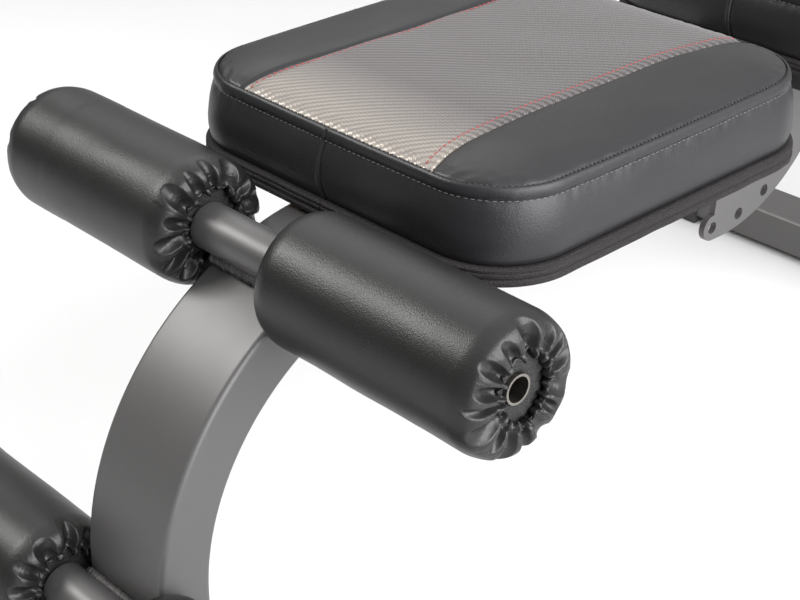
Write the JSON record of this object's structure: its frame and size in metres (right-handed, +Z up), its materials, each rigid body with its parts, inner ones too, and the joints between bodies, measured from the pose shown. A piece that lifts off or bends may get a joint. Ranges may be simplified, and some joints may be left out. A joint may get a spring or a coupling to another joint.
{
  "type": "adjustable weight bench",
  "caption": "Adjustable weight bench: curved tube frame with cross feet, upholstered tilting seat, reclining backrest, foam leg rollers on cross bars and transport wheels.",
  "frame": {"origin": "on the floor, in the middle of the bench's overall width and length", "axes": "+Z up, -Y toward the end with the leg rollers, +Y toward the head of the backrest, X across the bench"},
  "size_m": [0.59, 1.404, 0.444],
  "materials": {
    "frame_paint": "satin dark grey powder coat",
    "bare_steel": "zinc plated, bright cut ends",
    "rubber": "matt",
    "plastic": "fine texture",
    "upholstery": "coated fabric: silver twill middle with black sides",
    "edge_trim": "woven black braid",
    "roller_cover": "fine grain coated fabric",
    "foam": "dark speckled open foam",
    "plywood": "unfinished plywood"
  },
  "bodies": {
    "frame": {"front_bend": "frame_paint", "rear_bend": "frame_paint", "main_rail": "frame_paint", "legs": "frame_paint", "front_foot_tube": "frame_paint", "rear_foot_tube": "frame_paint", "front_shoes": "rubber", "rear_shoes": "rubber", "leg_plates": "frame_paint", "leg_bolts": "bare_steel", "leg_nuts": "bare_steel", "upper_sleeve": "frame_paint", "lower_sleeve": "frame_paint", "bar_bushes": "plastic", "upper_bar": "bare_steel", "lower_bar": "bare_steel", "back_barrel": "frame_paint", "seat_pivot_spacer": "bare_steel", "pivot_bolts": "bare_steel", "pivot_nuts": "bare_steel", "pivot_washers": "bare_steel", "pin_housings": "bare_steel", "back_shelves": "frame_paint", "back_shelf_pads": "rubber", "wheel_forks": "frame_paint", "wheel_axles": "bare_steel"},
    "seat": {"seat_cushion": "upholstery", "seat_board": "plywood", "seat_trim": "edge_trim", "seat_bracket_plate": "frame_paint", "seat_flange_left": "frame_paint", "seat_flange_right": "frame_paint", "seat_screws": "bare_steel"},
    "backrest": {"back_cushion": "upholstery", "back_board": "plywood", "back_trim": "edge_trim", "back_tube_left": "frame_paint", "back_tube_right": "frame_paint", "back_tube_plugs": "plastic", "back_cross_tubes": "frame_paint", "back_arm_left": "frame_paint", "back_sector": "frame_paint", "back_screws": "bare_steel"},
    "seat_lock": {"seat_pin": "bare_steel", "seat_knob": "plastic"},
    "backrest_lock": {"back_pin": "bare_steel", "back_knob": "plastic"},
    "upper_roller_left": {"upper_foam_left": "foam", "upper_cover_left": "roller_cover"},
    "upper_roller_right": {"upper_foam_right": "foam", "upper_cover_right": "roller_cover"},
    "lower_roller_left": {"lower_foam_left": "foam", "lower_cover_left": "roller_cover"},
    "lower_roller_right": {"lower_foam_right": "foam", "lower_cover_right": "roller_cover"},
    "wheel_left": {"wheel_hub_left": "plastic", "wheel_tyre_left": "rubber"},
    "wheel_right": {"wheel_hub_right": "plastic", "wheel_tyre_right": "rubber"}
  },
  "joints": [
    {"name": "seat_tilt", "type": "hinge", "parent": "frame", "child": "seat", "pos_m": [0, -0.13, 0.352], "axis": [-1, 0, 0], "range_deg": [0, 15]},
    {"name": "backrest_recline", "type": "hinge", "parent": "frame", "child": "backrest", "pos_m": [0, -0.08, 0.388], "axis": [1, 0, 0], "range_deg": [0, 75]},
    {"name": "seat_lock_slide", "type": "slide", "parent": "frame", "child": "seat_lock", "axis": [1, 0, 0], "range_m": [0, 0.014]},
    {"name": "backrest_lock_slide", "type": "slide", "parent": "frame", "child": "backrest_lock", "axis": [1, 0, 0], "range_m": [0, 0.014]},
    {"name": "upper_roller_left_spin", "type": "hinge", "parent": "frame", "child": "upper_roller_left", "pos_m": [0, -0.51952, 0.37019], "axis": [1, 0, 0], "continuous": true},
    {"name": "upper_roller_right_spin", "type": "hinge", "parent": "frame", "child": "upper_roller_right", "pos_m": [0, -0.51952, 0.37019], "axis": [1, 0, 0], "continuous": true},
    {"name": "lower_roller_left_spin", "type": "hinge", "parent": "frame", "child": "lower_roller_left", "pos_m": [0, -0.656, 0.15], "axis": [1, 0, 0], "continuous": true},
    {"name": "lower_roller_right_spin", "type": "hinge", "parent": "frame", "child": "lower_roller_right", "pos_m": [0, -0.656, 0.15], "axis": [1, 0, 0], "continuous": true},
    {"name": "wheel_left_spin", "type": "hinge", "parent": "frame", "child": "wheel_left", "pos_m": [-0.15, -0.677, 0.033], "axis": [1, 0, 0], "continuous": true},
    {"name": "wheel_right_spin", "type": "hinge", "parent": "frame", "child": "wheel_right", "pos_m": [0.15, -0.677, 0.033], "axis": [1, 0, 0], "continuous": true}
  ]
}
■ ■ ■ ■ ■
WORK TO DO ▸
Find how many lines in the listing contain the word "joints" and give that count alone.

OUTPUT ▸
2